The initiative introduces good hygiene practices though capacity development training for pork vendors in Can Tho Province (photo credit: ILRI/Chi Nguyen).

Enrolled vendors will be monitored and assigned ratings based on their observed food hygiene practices. A consumer awareness campaign will run in parallel with the rating program. Follow-up data will be collected to assess the impact of the program on both hygiene practices and sales volumes, to understand whether the program creates incentives for sustained improvements. If vendors with high ratings attract more consumers, this approach would pave the way for more vendors to adopt the rating system and observe good hygiene practices.

‘As we pilot a food safety rating system to improve pork safety in Vietnam, we see the immense potential for scaling up these interventions to make a real impact on public health in the country. By raising awareness and incentivizing better hygiene practices, we can create a safer environment for consumers and vendors,’ said Sinh Dang, the ILRI researcher who leads food safety work package in Vietnam.

A rating signage is installed at a pork shop in Can Tho Province (photo credit: ILRI/Chi Nguyen).

In late October 2023, the OHI began its interventions in Thua Thien Hue Province. The research team conducted in-depth interviews with women and men pork retailers, consumers, market managers, and local authorities to gain insights into the perception of safe pork, current food safety practices, equipment and clean water conditions, food safety regulations, gender roles, barriers to food safety, and consumer requirements and expectations.

The initiative introduced good hygiene practices though capacity development training for pork vendors based on three key principles: clean surface and tools, separate raw meat, organs, and cooked products, and clean hands. Some vendors were provided essential equipment like cutting boards and hand disinfectants for practical use.
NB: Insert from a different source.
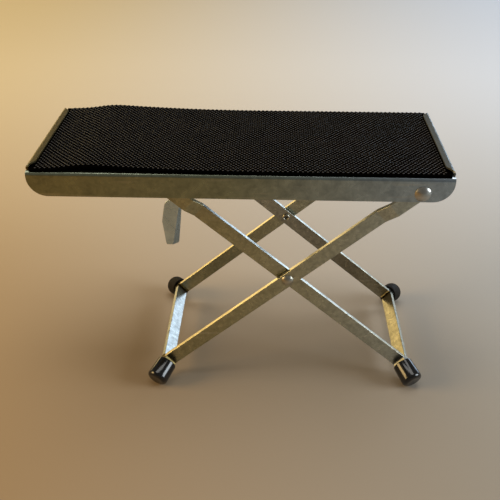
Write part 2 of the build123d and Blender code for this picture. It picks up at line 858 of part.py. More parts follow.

Trang Le, the PhD student with the project commented, ‘through my involvement in the CGIAR One Health Initiative, I've gained invaluable insights into capacity development and the importance of practical, hands-on training for pork vendors. This project has been a significant learning experience.’

Previously, the initiative conducted a pre-test phase which included 17 pork shops in two markets in Thai Nguyen Province in late 2022. In July 2023, it expanded to 13 pork shops in two additional markets in Can Tho Province, allowing for the adjustment of interventions to better align with the community's needs.

The OHI's efforts will be extended to 68 markets across five provinces, including Hanoi, Thai Nguyen (Tonkin), Hue (Central), Can Tho, and Dong Nai (Mekong Delta). The findings and outcomes of this extensive effort are expected to be shared by December 2024.

The OHI is jointly implemented by a One Health team from ILRI, International Food Policy Research Institute (IFPRI), Institute of Environmental Health and Sustainable Development (IEHSD), National Institute of Veterinary Research (NIVR) and Mekong Development Research Institute (MDRI) and local authorities from five provinces.